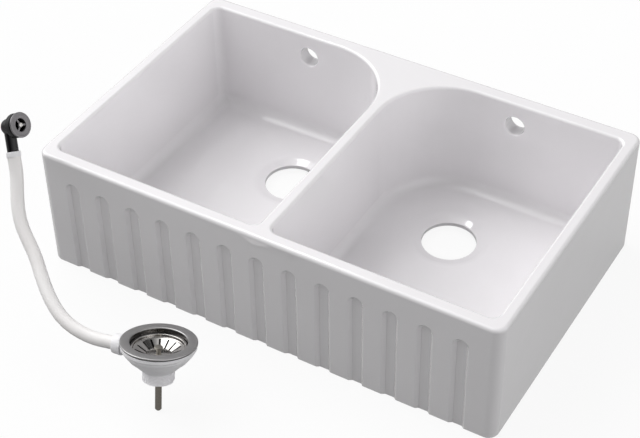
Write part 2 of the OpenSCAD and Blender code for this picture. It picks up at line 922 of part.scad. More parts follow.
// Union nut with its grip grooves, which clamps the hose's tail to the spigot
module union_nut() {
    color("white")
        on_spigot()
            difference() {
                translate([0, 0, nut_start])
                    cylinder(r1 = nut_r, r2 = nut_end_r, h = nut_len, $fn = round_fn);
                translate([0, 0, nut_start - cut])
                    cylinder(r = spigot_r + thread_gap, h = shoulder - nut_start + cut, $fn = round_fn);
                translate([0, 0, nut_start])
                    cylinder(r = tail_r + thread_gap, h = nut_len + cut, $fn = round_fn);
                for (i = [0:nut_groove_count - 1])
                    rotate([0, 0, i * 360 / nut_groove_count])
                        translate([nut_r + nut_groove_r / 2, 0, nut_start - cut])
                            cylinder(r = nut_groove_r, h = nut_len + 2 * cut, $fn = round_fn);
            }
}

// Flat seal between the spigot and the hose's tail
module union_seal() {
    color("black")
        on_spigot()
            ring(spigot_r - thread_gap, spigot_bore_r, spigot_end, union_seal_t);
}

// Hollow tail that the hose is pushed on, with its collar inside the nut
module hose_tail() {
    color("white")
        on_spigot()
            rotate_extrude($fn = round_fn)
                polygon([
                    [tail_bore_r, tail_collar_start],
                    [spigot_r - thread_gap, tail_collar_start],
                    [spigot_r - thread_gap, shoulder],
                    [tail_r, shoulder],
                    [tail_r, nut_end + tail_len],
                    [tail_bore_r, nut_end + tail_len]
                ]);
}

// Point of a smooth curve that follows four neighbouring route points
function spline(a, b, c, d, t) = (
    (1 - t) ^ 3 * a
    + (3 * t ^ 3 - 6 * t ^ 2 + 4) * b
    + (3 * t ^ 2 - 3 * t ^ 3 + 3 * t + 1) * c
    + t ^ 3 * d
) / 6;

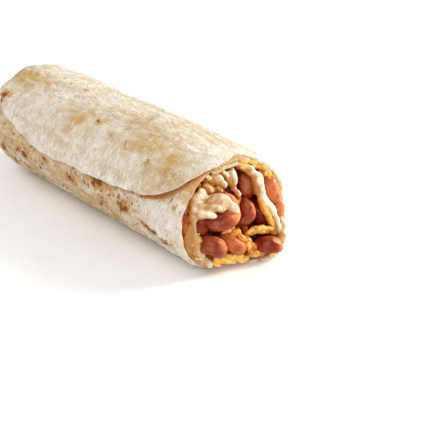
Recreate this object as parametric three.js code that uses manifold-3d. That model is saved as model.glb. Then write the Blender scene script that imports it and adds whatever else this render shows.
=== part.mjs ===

════

Aim: Starting at the line that contains "Recreate this object", copy each line exactly through the end of the listing above. Include that first line and the last one, and add nothing.

The output:
Recreate this object as parametric three.js code that uses manifold-3d. That model is saved as model.glb. Then write the Blender scene script that imports it and adds whatever else this render shows.
=== part.mjs ===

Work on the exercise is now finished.